SINGAPORE--Organizations in Asia-Pacific are looking to take advantage of big data and Intel believes its Hadoop distribution will allow them to mine big data cost-efficiently.
At a media briefing here Wednesday to launch the company's distribution for Apache Hadoop, RK Hiremane, Intel's Asia-Pacific regional director for data center and connected system product marketing, told ZDNet Asia organizations in the region were keen to take advantage of data they had amassed to improve their service quality.
"They all want to start with some small proof of concept," said Hiremane. With the Intel distribution for Apache Hadoop, organizations do not need to incur huge cost of purchasing vertical application stack or spend time modifying open source software to suit their business, he said.
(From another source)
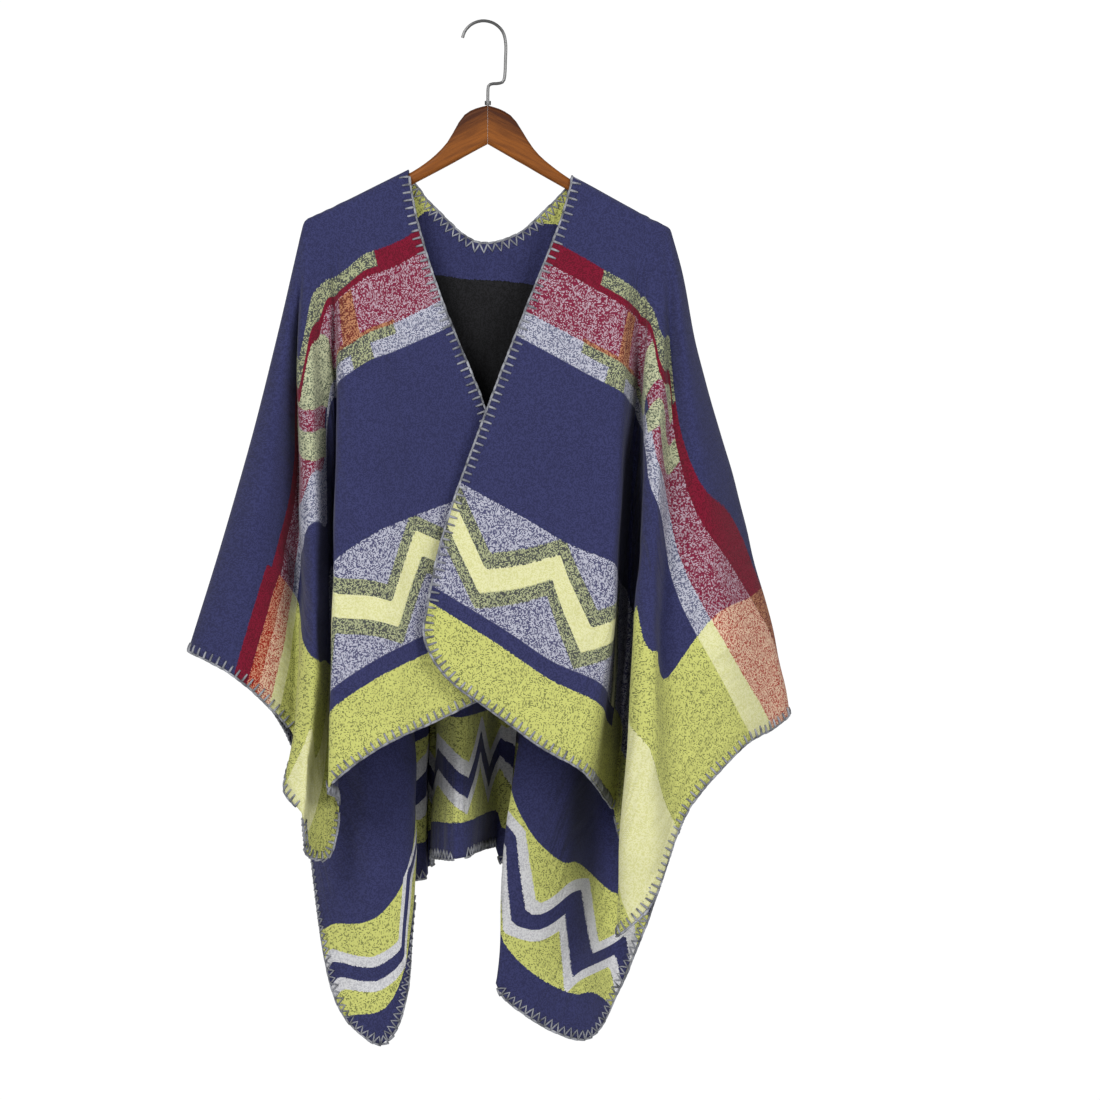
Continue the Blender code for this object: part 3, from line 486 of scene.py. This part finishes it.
# yarn mixes: light yarn, dark yarn, share of the light one
YARNS = {
    "navy": ("3b3e6c", "2f3159", 0.5),
    "red": ("860f30", "6c0a25", 0.55),
    "pink": ("c4acba", "85203f", 0.34),
    "grey": ("cccddb", "6c6f8a", 0.56),
    "olive": ("b6bb90", "4f5250", 0.46),
    "pale olive": ("cdd1ab", "6d7460", 0.6),
    "lime": ("dadd7e", "868a50", 0.74),
    "yellow": ("f3f2bd", "e4e39f", 0.6),
    "slate": ("c6c7d6", "56577a", 0.5),
    "orange": ("c48a64", "78322a", 0.48),
    "rust": ("e0a080", "a82a1c", 0.42),
    "salmon": ("f6d2b4", "b64e40", 0.54),
    "white": ("e6e6e8", "c9c9ce", 0.6),
    "black": ("232326", "141416", 0.5),
}
RETURNED = 0.62  # share of the light that the yarns return
ROWS_A_METRE, FLOATS_A_METRE, DEEP_A_METRE = 880.0, 940.0, 500.0  # cells of the weave
SIDESTEP = 0.38  # of a float, from one row to the next
DRIFT = 3.0  # rows by which the weave wanders
RAGGED = 0.12  # cm by which a patch's edge is uneven
MIX_EDGE = 0.12  # how softly one yarn gives way to the other
CLOUDY = 0.36  # how far the chance of a light yarn varies from spot to spot

# patches of the outer face: yarns, across from and to, down from and to (cm on the flat cut); both
# sides have them alike, but for those with minus signs, which only one side has
OUTER_PATCHES = (
    ("red", 0, 76, 7.3, 9.7),
    ("olive", 15.5, 37.5, 7.3, 8.95),
    ("pink", 0, 76, 9.7, 15.3),
    ("orange", 19.6, 22.1, 9.8, 15.3),
    ("orange", 15.2, 24.0, 14.9, 15.3),
    ("pale olive", 32.5, 38.8, 9.7, 16.6),
    ("pale olive", 40.8, 43.4, 9.7, 16.6),
    ("grey", 0, 32.5, 15.3, 18.1),
    ("grey", 32.5, 76, 16.6, 18.1),
    ("grey", 43.4, 76, 15.3, 18.1),
    ("olive", 15.4, 32.5, 15.3, 16.4),
    ("olive", 18.7, 21.4, 16.4, 18.1),
    ("slate", 0, 61, 34.9, 46.6),
    ("navy", 0, 36, 46.6, 48.4),
    ("lime", 36, 61, 46.6, 48.4),
    ("lime", 0, 61, 48.4, 76),
    ("orange", 61, 76, 7.3, 9.7),
    ("red", -76, -61, 6.6, 9.2),
    ("salmon", 61, 76, 9.7, 15.3),
    ("rust", -76, -61, 9.2, 11.6),
    ("yellow", 61, 76, 15.3, 18.1),
    ("lime", 61, 76, 18.1, 34.9),
    ("yellow", 61, 76, 34.9, 46.5),
    ("lime", 61, 76, 46.5, 76),
)
# patches of the inner face
INNER_PATCHES = (
    ("lime", 0, 76, 0, 6.8),
    ("black", 0, 76, 13.6, 30),
    ("lime", 0, 76, 60, 71.2),
    ("navy", 0, 76, 71.2, 76),
)
# zigzags: the places down (front plus, back minus) between which they lie, their corners as places
# across and down, and their yarns by distance from the line
OUTER_CORNERS = (
    (0, 38.0), (3.6, 43.2), (6.6, 33.8), (13.3, 43.2), (19.5, 37.6), (24.3, 43.3), (30.8, 38.5),
    (38, 52.5), (76, 60),
)
INNER_CORNERS = (
    (-76, 66), (-73.2, 65.2), (-66, 68.6), (-59.6, 60.8), (-55, 66), (-49.5, 62), (-44, 65.6),
    (-38, 65.9), (-32, 63.4), (-26, 67), (-20, 63), (-14, 67.4), (-8.5, 64.6), (3, 67.7),
    (7.5, 63), (12.5, 67.5), (18, 62.8), (24, 67), (30, 62.5), (36, 67), (42, 62), (48, 66.8),
    (54.5, 63.2), (60.2, 67.9), (65.3, 63.4), (70, 68.8), (72.6, 64.6), (76, 68),
)
OUTER_BANDS = (("olive", -3.15, 3.15), ("yellow", -1.35, 1.35))
INNER_BANDS = (("white", -2.75, 2.75), ("navy", -1.1, 1.1))
OUTER_ZIGZAGS = (
    (34.9, 46.6, OUTER_CORNERS, OUTER_BANDS), (-46.6, -34.9, OUTER_CORNERS, OUTER_BANDS),
)
INNER_ZIGZAGS = ((-71.2, -59.5, INNER_CORNERS, INNER_BANDS),)


def patch_group():
    """Lays one woven patch over what is there: inside its edges its own two yarns show."""
    group = bpy.data.node_groups.new("woven patch", "ShaderNodeTree")
    for way, name, kind in (
        ("INPUT", "Place", "Vector"), ("INPUT", "From", "Vector"), ("INPUT", "To", "Vector"),
        ("INPUT", "Light yarn", "Color"), ("INPUT", "Dark yarn", "Color"),
        ("INPUT", "Share", "Float"), ("INPUT", "New light", "Color"),
        ("INPUT", "New dark", "Color"), ("INPUT", "New share", "Float"),
        ("OUTPUT", "Light", "Color"), ("OUTPUT", "Dark", "Color"), ("OUTPUT", "Share", "Float"),
    ):
        group.interface.new_socket(name, in_out=way, socket_type="NodeSocket" + kind)
    given, found = group.nodes.new("NodeGroupInput"), group.nodes.new("NodeGroupOutput")
    inside = vector_calc(
        group, "MINIMUM",
        vector_calc(group, "SUBTRACT", given.outputs["Place"], given.outputs["From"]),
        vector_calc(group, "SUBTRACT", given.outputs["To"], given.outputs["Place"]),
    )
    mask = calc(group, "GREATER_THAN", calc(group, "MINIMUM", *apart(group, inside)[:2]), 0.0)
    for k, old, new in ((0, "Light yarn", "New light"), (1, "Dark yarn", "New dark")):
        yarn = blended(group, mask, given.outputs[old], given.outputs[new])
        group.links.new(yarn, found.inputs[k])
    change = calc(group, "SUBTRACT", given.outputs["New share"], given.outputs["Share"])
    share = calc(group, "MULTIPLY_ADD", change, mask, given.outputs["Share"])
    group.links.new(share, found.inputs[2])
    return group


PATCH = patch_group()


def laid(tree, place, yarns, mix, low, high):
    """The yarns after one more patch."""
    step = tree.nodes.new("ShaderNodeGroup")
    step.node_tree = PATCH
    light, dark, share = YARNS[mix]
    new = (tint(light, RETURNED), tint(dark, RETURNED), share)
    for value, socket in zip((place, low, high, *yarns, *new), step.inputs):
        joined(tree, value, socket)
    return step.outputs[:3]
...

In Asia-Pacific, he highlighted telcos and governments as two segments which will benefit from big data and Hadoop, and added that Intel had worked with organizations from these two industries when it developed its distribution.
For telcos, the velocity of data growth and increasing subscribers mean traditional data analytics software will take months to process information which is needed in real-time, he said. In India, mobile advertising firm Flytxt used Intel's Hadoop distribution to help its telco customers deliver relevant real-time information to subscribers. For example, a subscriber who has tried buying a product when they do not have enough prepaid mobile credit will be reminded to make the purchase after they reload credits into their accounts, he explained.
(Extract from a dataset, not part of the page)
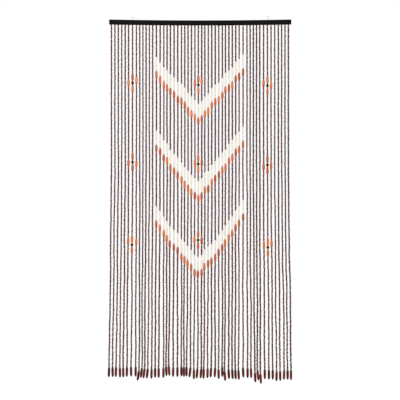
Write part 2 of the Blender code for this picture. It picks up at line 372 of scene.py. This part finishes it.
def chevron_beads(strand):
    """The long bead that each chevron puts on a strand."""
    if not CHEVRON_FIRST <= strand <= CHEVRON_LAST:
        return []
    beads = []
    for row, chevron in enumerate(CHEVRONS):
        steps = abs(strand - CHEVRON_APEX)
        rise = chevron.left_rise if strand < CHEVRON_APEX else chevron.right_rise
        along = steps / (CHEVRON_LAST - CHEVRON_APEX)
        line = chevron.apex_drop - steps * rise + 4 * chevron.sag * along * (1 - along)
        beads.append(Bead("orange", line + UNEVEN_CHEVRON * UNEVEN[f"row_{row}"][strand]))
    return beads


def flower_beads(strand):
    """Petals above, below and beside each flower's dark round bead."""
    beads = []
    for flower in FLOWERS:
        if strand == flower.strand - 1:
            beads.append(Bead("orange", flower.drop + MM * flower.left_mm))
        elif strand == flower.strand:
            beads.append(Bead("orange", flower.drop - PETAL_REACH))
            beads.append(Bead("dark", flower.drop))
            beads.append(Bead("orange", flower.drop + PETAL_REACH))
        elif strand == flower.strand + 1:
            beads.append(Bead("orange", flower.drop + MM * flower.right_mm))
    return beads


def first_bead_drop(strand):
    root_x = strand_line(strand, 0.0)[0]
    return THREAD_SHOWN - underside(root_x)


def runs_of(strand):
    """A strand's runs of small beads between its larger ones, from the top down."""
    cream_length = CREAM_BEADS * SMALL_BEAD_PITCH
    stops = []
    for bead in chevron_beads(strand) + flower_beads(strand):
        half = LARGE_BEADS[bead.kind].length / 2
        stops.append((bead.middle - half, bead.middle + half, bead in chevron_beads(strand)))
    stops.sort()
    stops.append((hem_drop(strand), None, False))
    runs = []
    start = first_bead_drop(strand)
    for upper, lower, has_cream in stops:
        end = upper - cream_length if has_cream else upper
        runs.append(Run("brown", start, end))
        if has_cream:
            runs.append(Run("cream", end, upper))
        start = lower
    return runs


class Batch:
    """Closed round tubes gathered into one mesh, with a tone and a bake cell for each bead."""

    def __init__(self):
        self.points = []
        self.faces = []
        self.tones = []
        self.depths = []
        self.places = []
        self.vertex_count = 0
        self.bead_count = 0

    def add(self, rings, bead_of_band, band_range, tones, depths):
        """Adds a tube through rings, an array of ring, side and coordinate.

        Each band between two rings belongs to a bead, and band_range says where it lies along it.
        """
        count, sides, _ = rings.shape
        tones = np.asarray(tones)
        self.add_side(count, sides)
        self.add_side_places(bead_of_band, band_range, sides)
        self.tones.extend(np.repeat(tones[bead_of_band], sides).tolist())
        upper_corners = self.vertex_count + np.arange(sides)
        lower_corners = upper_corners[::-1] + (count - 1) * sides
        last_bead = self.bead_count + len(tones) - 1
        self.add_cap(upper_corners, self.bead_count, tones[0], upper_end=True)
        self.add_cap(lower_corners, last_bead, tones[-1], upper_end=False)
        self.points.append(rings.reshape(-1, 3))
        self.depths.append(np.repeat(depths, sides))
        self.vertex_count += count * sides
        self.bead_count += len(tones)

    def add_side(self, count, sides):
        """The faces between each ring of a tube and the next."""
        ring, side = np.meshgrid(np.arange(count - 1), np.arange(sides), indexing="ij")
        following = (side + 1) % sides
        upper = self.vertex_count + ring * sides
        lower = upper + sides
        corners = [upper + side, lower + side, lower + following, upper + following]
        self.faces.extend(map(tuple, np.stack(corners, -1).reshape(-1, 4).tolist()))

    def add_side_places(self, bead_of_band, band_range, sides):
        """Where the corners of those faces lie: their cell, and shares across and along it."""
        band, side = np.meshgrid(np.arange(len(bead_of_band)), np.arange(sides), indexing="ij")
        cell = self.bead_count + bead_of_band[band]
        upper = band_range[band, 0]
        lower = band_range[band, 1]
        corners = []
        for across, along in ((side, upper), (side, lower), (side + 1, lower), (side + 1, upper)):
            corners.append(np.stack([cell, across / sides, along], -1))
        self.places.append(np.stack(corners, -2).reshape(-1, 3))

    def add_cap(self, corners, cell, tone, upper_end):
        """The face that closes one end of a tube, as a small disc in its bead's cell."""
        self.faces.append(tuple(corners.tolist()))
        self.tones.append(float(tone))
        turn = 2 * math.pi * np.arange(len(corners)) / len(corners)
        along = -CELL_CAP_RADIUS * 2 if upper_end else 1 + CELL_CAP_RADIUS * 2
        place = [
            np.full(len(corners), cell),
            0.5 + CELL_CAP_RADIUS * np.cos(turn),
            along + CELL_CAP_RADIUS * np.sin(turn),
        ]
        self.places.append(np.stack(place, -1))

    def mesh(self, name):
        """The mesh, with each bead's side laid out in its own square cell of the bake map."""
        made = bpy.data.meshes.new(name)
        made.from_pydata(np.concatenate(self.points).tolist(), [], self.faces)
        cell, across, along = np.concatenate(self.places).T
        cells_wide = math.ceil(math.sqrt(self.bead_count))
        low, high = CELL_SIDE
        u = (cell % cells_wide + CELL_MARGIN + (1 - 2 * CELL_MARGIN) * across) / cells_wide
        v = (cell // cells_wide + low + (high - low) * along) / cells_wide
        layer = made.uv_layers.new(name=BAKE_MAP)
        layer.data.foreach_set("uv", np.stack([u, v], -1).ravel())
        tone = made.attributes.new("tone", "FLOAT", "FACE")
        tone.data.foreach_set("value", self.tones)
        depth = made.attributes.new("depth", "FLOAT", "POINT")
        depth.data.foreach_set("value", np.concatenate(self.depths))
        made.shade_smooth()
        made.set_sharp_from_angle(angle=SHARP_ANGLE)
        return made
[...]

The government of the Chinese province of Zhejiang, for example, is tapping Intel's Hadoop to generate about 2.5 petabytes of data each month in the form of video streams from CCTV cameras. With Hadoop, the Zhejiang government was able to solve the big data problem of storing, monitoring, searching ,and analyzing the data in real-time, he said.
He added that in healthcare research, which is a focus of the Singapore government, big data and Hadoop can shorten the time needed to mine data for medical research from months and years, to days and hours.
China among Hadoop testbeds Intel had been working on Hadoop since 2009 and officially offered the product in China in July 2012, making the country one of the earliest to experience Intel's distribution, Hiremane said.
He explained that China was chosen because of the opportunities and the vendor's relationship with companies that want to try open source.
China is more open to open source than proprietary software because of capabilities that can be gained from an engineering perspective, he said, adding that China Mobile and China Unicom were early users of the distribution.
For Intel, key lessons learned from its Hadoop implementation include the need to simplify the management of the software, he noted. That is why Intel included a manager for its software to simplify the deployment, configuration, and monitoring of cluster for system administrators.
Hiremane added that customers had asked for more security with Hadoop, leading to Intel building security into its Hadoop distribution. Its distribution includes silicon-based encryption supported by Intel AES New Instructions (Intel AES-NI) in the Xeon processor.
Its distribution for Apache Hadoop will be sold through Intel partners comprising systems integrators (SI), independent software vendors (ISV), original equipment manufacturers (OEM), and training partners.